Итак, христианское убеждение в том, что нет спасения вне Христа — есть ли это плод человеческой нетерпимости и ограниченности или это неизбежный и логический вывод из того откровения, что запечатлено в Писании?
Собственно, то, что сказали об этом пророки и апостолы, было весьма логичным выводом из… языческих доктрин. Язычники говорили, что те боги, которым они молятся — это не тот Бог, Который был изначально и Который дал жизнь всему сущему. Люди Библии согласились: да, это так. Но, значит, и служения тем, кто не является источником жизни, не ведут к Вечной Жизни.
Язычники говорили, что теснее всего они общаются с теми духами, которые живут около земли, в атмосфере. «Есть между высшим миром и низшей землёй некие срединные божественные силы, размещённые в воздушном пространстве, которые сообщают богам все наши заслуги и упования.
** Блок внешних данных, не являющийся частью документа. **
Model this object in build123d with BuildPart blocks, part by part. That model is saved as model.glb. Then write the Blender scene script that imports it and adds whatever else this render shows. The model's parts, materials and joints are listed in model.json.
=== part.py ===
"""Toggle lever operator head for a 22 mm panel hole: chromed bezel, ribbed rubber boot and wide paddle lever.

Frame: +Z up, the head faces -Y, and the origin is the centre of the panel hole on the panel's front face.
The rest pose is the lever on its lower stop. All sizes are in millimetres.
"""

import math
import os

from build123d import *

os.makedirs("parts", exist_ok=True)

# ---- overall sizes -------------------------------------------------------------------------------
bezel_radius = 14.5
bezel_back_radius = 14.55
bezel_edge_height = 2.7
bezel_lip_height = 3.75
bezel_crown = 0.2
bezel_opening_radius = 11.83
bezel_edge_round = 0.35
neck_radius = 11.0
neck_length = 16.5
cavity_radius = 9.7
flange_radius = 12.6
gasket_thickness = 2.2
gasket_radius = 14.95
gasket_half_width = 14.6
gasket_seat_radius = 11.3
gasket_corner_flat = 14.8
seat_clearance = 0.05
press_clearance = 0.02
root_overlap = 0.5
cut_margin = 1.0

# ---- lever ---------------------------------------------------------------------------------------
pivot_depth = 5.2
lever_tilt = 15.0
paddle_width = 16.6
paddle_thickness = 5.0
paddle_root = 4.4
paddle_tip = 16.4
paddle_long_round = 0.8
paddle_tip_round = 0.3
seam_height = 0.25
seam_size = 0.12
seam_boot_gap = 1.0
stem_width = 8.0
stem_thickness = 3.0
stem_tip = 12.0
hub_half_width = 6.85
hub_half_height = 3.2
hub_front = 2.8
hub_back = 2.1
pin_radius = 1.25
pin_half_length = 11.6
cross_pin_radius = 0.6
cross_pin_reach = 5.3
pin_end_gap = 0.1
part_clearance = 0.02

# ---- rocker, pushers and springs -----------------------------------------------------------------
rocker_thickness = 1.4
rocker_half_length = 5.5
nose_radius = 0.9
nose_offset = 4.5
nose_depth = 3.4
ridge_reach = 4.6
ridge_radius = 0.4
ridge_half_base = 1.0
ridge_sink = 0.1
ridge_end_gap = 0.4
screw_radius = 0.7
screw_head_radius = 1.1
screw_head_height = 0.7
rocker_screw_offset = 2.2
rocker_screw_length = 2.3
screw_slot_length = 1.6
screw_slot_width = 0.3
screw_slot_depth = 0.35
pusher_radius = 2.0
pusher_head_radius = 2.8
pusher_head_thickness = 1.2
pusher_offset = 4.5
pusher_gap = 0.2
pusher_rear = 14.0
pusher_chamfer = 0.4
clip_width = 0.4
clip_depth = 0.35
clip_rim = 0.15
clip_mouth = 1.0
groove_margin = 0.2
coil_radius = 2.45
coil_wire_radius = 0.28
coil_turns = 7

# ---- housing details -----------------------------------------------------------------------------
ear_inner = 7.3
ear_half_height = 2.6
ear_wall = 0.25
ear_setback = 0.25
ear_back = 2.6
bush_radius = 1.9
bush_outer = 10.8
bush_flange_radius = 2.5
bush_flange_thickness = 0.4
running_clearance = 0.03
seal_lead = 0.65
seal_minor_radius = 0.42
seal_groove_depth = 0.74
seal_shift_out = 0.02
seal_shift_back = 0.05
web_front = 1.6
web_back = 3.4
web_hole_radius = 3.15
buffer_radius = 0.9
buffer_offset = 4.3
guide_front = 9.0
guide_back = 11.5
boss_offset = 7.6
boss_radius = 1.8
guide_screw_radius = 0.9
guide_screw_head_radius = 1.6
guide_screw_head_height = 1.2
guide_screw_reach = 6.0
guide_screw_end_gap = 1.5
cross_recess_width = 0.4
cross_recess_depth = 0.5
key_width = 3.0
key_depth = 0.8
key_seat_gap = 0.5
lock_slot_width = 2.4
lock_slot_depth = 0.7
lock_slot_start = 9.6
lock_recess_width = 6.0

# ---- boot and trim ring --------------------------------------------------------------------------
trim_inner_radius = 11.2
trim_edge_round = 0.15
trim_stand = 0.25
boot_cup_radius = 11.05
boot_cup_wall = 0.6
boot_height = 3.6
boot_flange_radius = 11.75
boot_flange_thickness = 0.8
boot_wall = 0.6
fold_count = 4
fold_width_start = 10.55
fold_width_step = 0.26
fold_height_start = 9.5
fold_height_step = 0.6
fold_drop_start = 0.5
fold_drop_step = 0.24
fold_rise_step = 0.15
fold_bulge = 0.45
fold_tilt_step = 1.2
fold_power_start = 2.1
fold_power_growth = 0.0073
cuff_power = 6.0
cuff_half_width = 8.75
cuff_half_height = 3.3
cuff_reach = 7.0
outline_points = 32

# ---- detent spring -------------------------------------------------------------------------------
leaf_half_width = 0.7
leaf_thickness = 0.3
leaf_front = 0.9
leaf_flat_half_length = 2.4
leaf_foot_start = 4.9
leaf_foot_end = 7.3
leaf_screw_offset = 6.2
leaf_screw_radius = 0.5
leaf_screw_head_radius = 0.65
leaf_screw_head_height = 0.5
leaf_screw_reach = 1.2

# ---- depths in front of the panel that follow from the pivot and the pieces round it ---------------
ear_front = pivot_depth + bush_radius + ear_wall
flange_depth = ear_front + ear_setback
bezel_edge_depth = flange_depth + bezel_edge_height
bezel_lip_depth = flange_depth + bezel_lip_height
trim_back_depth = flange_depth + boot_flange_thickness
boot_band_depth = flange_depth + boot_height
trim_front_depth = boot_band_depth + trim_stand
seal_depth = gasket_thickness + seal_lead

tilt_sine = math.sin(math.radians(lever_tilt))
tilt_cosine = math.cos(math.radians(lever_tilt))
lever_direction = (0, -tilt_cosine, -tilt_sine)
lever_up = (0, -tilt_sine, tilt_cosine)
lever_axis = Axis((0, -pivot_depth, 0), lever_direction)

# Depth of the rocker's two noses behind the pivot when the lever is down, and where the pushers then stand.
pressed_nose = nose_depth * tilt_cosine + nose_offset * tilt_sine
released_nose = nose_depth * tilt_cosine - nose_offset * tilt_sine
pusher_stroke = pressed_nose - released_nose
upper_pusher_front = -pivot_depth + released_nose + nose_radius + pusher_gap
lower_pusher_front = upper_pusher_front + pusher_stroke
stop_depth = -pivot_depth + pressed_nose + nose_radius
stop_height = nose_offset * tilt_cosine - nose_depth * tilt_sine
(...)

Греки их величают именем „демонов“, этих между жителей земли и неба перевозчиков (туда — прошений, оттуда — подаяний). Чрез них совершаются и знамения и чудеса магов и все виды пророчеств», — пишет Апулей, излагая уже философизированную версию мифологии (Апулей. О божестве Сократа, 5). В более древние времена и высшие боги именовались «демонами». Например, в орфической традиции Эрот — «великий демон… нежный» (фр. 83 К) При этом 58-й орфический гимн возглашает Эроту «Ты один властвуешь, как видно, над всеми». По мнению Пифагора, «Сброшенная на землю, душа скитается в воздухе… Душами полон весь воздух, называются они демонами и героями, и от них посылаются людям сны и знамения» (Диоген Лаэртский. О жизни философов. 8,32).
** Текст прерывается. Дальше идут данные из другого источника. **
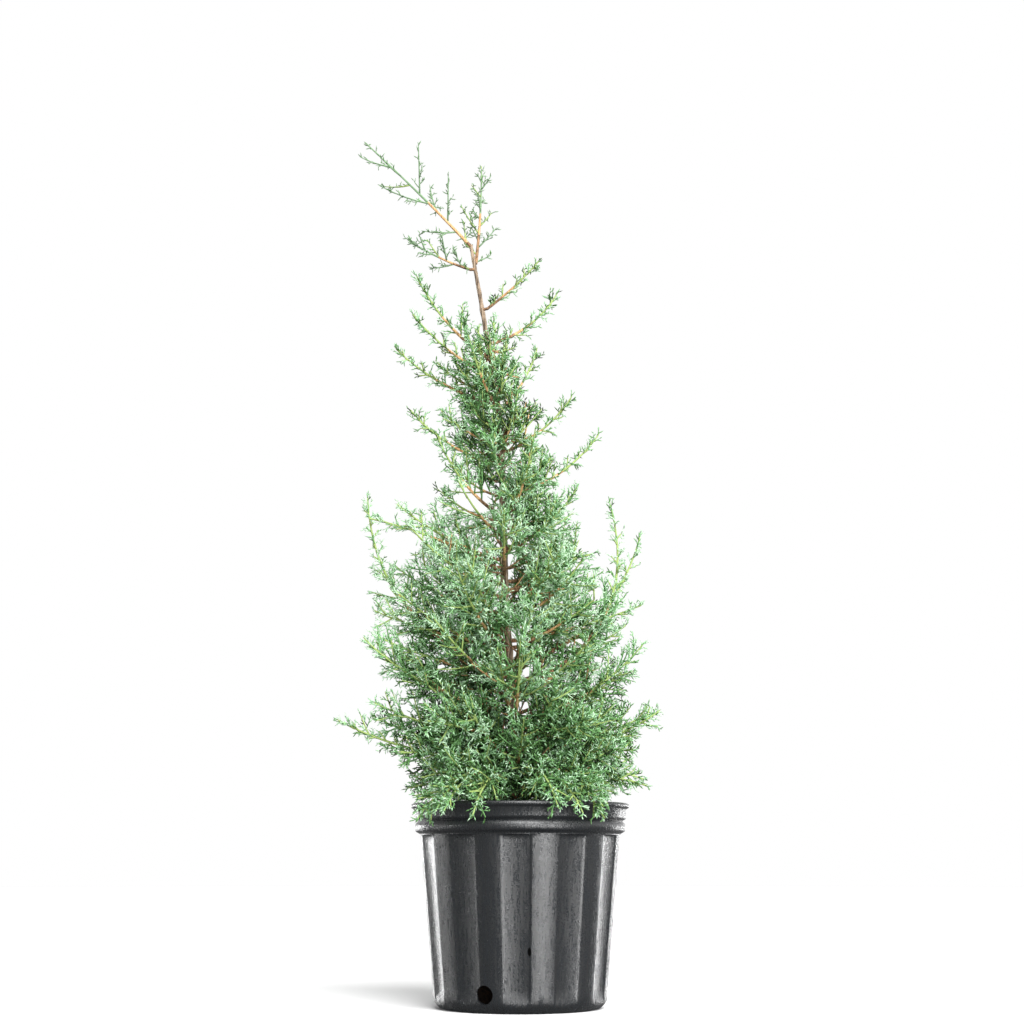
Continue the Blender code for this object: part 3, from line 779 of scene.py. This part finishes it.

Демоны в лексиконе античности есть существа, посредствующие между высшими богами и людьми. Это отнюдь не обязательно именно злые существа (и тем более не богоборческие). Сократ говорил о некоем «демоне», который направляет его по жизни… Порфирий уверяет, что некий египетский жрец, вызвал «демона» Плотина — «когда демон был вызван и предстал перед глазами, то оказалось, что он не из породы демонов, а из породы богов. Увидевши это, египтянин воскликнул: Счастлив ты! Хранитель твой — бог, а не демон низшей породы», впрочем тут же запретив о чем бы то ни было расспрашивать вызванного им духа (Порфирий. О жизни Плотина 10). Впрочем, и язычники полагали, что демоны могут причинять зло. В «Одиссее», например, поминается «ужасный демон» (5,396).